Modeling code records
────

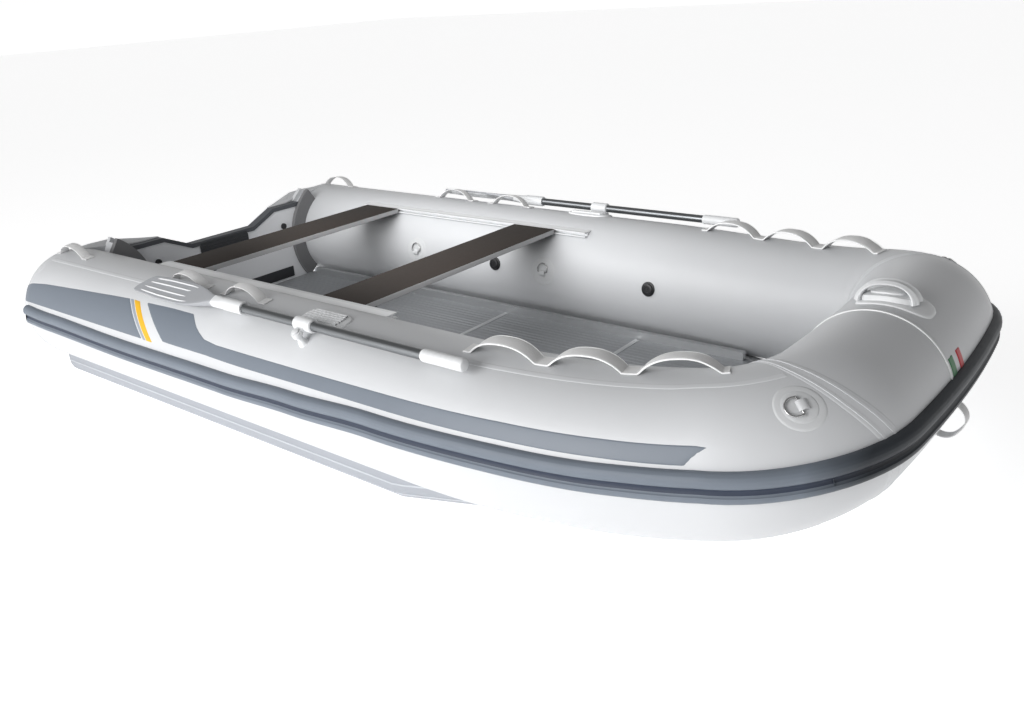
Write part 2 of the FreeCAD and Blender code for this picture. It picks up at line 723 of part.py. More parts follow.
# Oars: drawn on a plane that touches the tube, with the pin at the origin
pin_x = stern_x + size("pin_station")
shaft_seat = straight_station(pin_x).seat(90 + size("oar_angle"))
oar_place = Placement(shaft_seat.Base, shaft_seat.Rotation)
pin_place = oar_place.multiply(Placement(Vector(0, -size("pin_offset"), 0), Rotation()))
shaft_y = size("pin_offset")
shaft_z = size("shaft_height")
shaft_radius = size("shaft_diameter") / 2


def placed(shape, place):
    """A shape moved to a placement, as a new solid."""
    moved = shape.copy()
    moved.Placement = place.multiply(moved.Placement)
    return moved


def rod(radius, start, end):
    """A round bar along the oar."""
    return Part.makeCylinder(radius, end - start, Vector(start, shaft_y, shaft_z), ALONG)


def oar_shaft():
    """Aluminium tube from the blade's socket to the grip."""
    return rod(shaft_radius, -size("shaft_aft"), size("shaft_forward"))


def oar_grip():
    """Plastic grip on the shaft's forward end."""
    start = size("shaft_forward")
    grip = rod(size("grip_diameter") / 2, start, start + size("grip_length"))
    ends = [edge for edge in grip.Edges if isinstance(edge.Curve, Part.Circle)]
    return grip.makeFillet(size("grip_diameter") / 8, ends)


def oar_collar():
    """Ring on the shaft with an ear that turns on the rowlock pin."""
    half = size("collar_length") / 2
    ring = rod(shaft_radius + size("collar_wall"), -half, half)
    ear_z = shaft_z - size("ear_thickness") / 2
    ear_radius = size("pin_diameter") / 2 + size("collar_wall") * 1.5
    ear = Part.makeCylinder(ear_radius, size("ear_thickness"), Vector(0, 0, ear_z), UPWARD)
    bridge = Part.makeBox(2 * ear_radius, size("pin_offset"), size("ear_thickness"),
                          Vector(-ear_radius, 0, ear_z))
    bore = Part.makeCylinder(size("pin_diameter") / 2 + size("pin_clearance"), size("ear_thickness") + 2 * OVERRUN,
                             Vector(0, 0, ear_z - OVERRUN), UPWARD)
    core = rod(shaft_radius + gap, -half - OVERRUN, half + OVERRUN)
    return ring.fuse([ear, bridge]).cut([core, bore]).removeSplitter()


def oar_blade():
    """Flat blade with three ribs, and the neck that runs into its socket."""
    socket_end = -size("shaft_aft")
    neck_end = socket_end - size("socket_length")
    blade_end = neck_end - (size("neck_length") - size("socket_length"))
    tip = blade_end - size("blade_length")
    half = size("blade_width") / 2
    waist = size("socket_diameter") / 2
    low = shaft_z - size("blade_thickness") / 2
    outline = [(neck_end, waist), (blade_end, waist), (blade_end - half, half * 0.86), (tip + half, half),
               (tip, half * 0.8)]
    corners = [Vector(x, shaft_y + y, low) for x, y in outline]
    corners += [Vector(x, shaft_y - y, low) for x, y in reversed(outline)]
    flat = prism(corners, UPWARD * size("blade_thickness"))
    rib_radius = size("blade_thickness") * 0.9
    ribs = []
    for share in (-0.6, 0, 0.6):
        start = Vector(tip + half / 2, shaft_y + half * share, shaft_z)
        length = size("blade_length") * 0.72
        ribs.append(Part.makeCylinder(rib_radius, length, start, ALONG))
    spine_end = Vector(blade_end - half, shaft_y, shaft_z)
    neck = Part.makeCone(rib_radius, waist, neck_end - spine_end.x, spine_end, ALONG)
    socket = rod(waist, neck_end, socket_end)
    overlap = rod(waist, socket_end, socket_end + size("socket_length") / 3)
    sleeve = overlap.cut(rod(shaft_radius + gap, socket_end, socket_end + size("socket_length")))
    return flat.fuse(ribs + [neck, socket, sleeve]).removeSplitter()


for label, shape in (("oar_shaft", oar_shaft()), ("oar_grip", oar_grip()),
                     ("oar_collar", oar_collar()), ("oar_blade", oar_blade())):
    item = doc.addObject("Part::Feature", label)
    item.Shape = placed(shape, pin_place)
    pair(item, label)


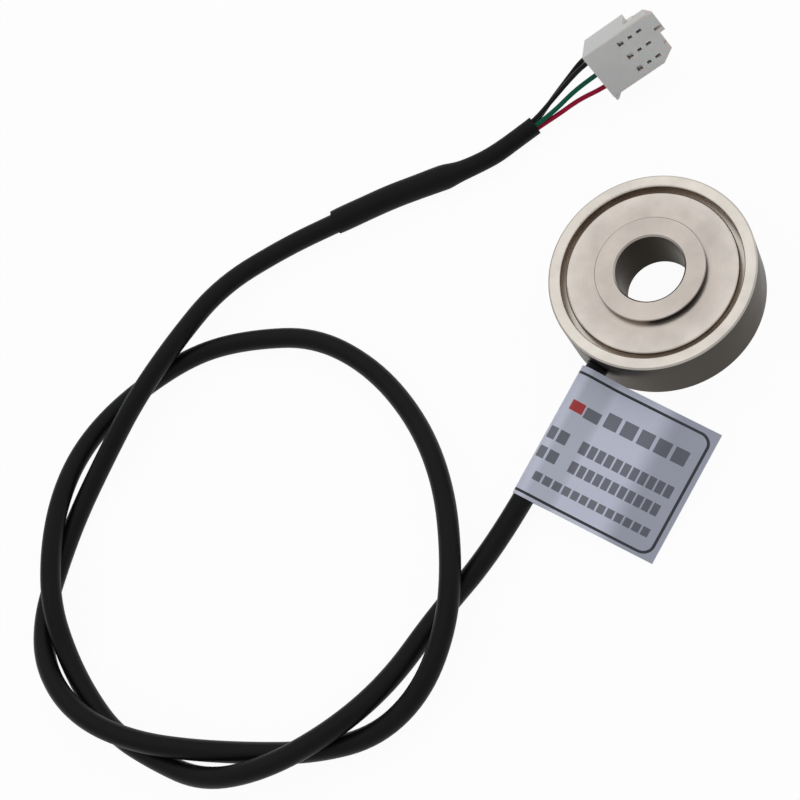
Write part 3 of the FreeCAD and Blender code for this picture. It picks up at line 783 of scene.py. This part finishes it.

────

#### WORK TO COMPLETE
Extract every record. Keep wording exact.

#### TASK ANSWER
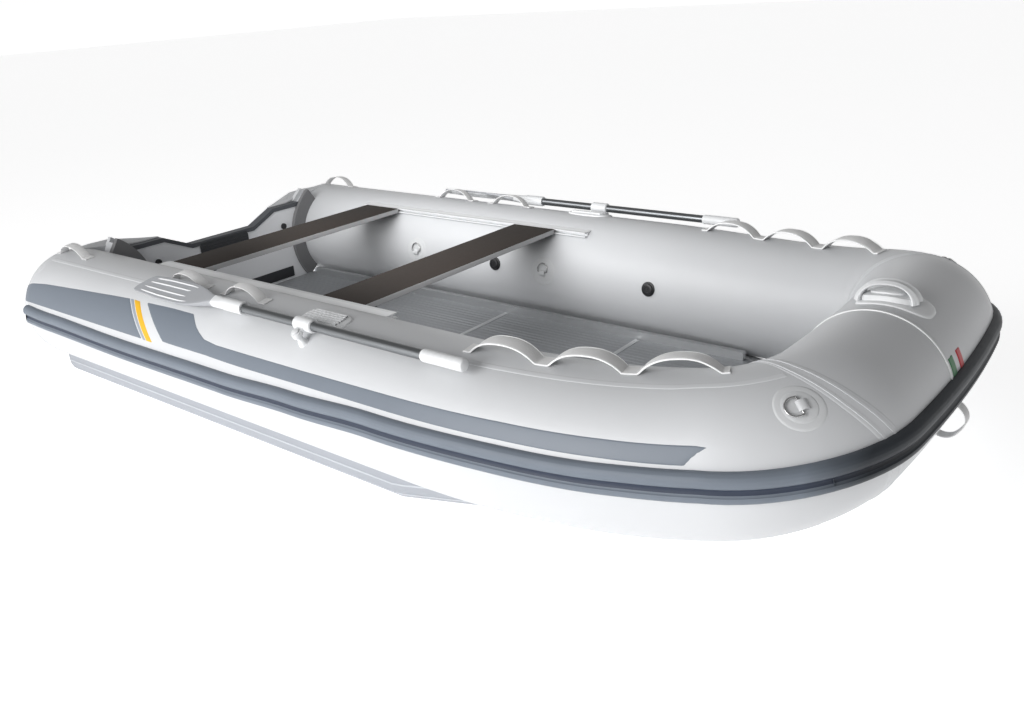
Write part 2 of the FreeCAD and Blender code for this picture. It picks up at line 723 of part.py. More parts follow.
# Oars: drawn on a plane that touches the tube, with the pin at the origin
pin_x = stern_x + size("pin_station")
shaft_seat = straight_station(pin_x).seat(90 + size("oar_angle"))
oar_place = Placement(shaft_seat.Base, shaft_seat.Rotation)
pin_place = oar_place.multiply(Placement(Vector(0, -size("pin_offset"), 0), Rotation()))
shaft_y = size("pin_offset")
shaft_z = size("shaft_height")
shaft_radius = size("shaft_diameter") / 2


def placed(shape, place):
    """A shape moved to a placement, as a new solid."""
    moved = shape.copy()
    moved.Placement = place.multiply(moved.Placement)
    return moved


def rod(radius, start, end):
    """A round bar along the oar."""
    return Part.makeCylinder(radius, end - start, Vector(start, shaft_y, shaft_z), ALONG)


def oar_shaft():
    """Aluminium tube from the blade's socket to the grip."""
    return rod(shaft_radius, -size("shaft_aft"), size("shaft_forward"))


def oar_grip():
    """Plastic grip on the shaft's forward end."""
    start = size("shaft_forward")
    grip = rod(size("grip_diameter") / 2, start, start + size("grip_length"))
    ends = [edge for edge in grip.Edges if isinstance(edge.Curve, Part.Circle)]
    return grip.makeFillet(size("grip_diameter") / 8, ends)


def oar_collar():
    """Ring on the shaft with an ear that turns on the rowlock pin."""
    half = size("collar_length") / 2
    ring = rod(shaft_radius + size("collar_wall"), -half, half)
    ear_z = shaft_z - size("ear_thickness") / 2
    ear_radius = size("pin_diameter") / 2 + size("collar_wall") * 1.5
    ear = Part.makeCylinder(ear_radius, size("ear_thickness"), Vector(0, 0, ear_z), UPWARD)
    bridge = Part.makeBox(2 * ear_radius, size("pin_offset"), size("ear_thickness"),
                          Vector(-ear_radius, 0, ear_z))
    bore = Part.makeCylinder(size("pin_diameter") / 2 + size("pin_clearance"), size("ear_thickness") + 2 * OVERRUN,
                             Vector(0, 0, ear_z - OVERRUN), UPWARD)
    core = rod(shaft_radius + gap, -half - OVERRUN, half + OVERRUN)
    return ring.fuse([ear, bridge]).cut([core, bore]).removeSplitter()


def oar_blade():
    """Flat blade with three ribs, and the neck that runs into its socket."""
    socket_end = -size("shaft_aft")
    neck_end = socket_end - size("socket_length")
    blade_end = neck_end - (size("neck_length") - size("socket_length"))
    tip = blade_end - size("blade_length")
    half = size("blade_width") / 2
    waist = size("socket_diameter") / 2
    low = shaft_z - size("blade_thickness") / 2
    outline = [(neck_end, waist), (blade_end, waist), (blade_end - half, half * 0.86), (tip + half, half),
               (tip, half * 0.8)]
    corners = [Vector(x, shaft_y + y, low) for x, y in outline]
    corners += [Vector(x, shaft_y - y, low) for x, y in reversed(outline)]
    flat = prism(corners, UPWARD * size("blade_thickness"))
    rib_radius = size("blade_thickness") * 0.9
    ribs = []
    for share in (-0.6, 0, 0.6):
        start = Vector(tip + half / 2, shaft_y + half * share, shaft_z)
        length = size("blade_length") * 0.72
        ribs.append(Part.makeCylinder(rib_radius, length, start, ALONG))
    spine_end = Vector(blade_end - half, shaft_y, shaft_z)
    neck = Part.makeCone(rib_radius, waist, neck_end - spine_end.x, spine_end, ALONG)
    socket = rod(waist, neck_end, socket_end)
    overlap = rod(waist, socket_end, socket_end + size("socket_length") / 3)
    sleeve = overlap.cut(rod(shaft_radius + gap, socket_end, socket_end + size("socket_length")))
    return flat.fuse(ribs + [neck, socket, sleeve]).removeSplitter()


for label, shape in (("oar_shaft", oar_shaft()), ("oar_grip", oar_grip()),
                     ("oar_collar", oar_collar()), ("oar_blade", oar_blade())):
    item = doc.addObject("Part::Feature", label)
    item.Shape = placed(shape, pin_place)
    pair(item, label)


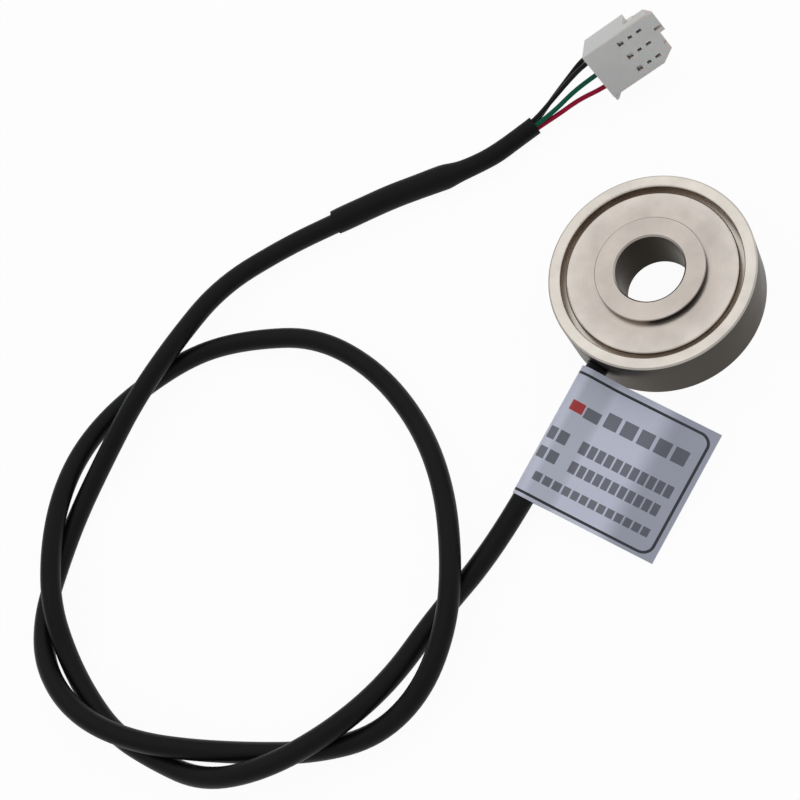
Write part 3 of the FreeCAD and Blender code for this picture. It picks up at line 783 of scene.py. This part finishes it.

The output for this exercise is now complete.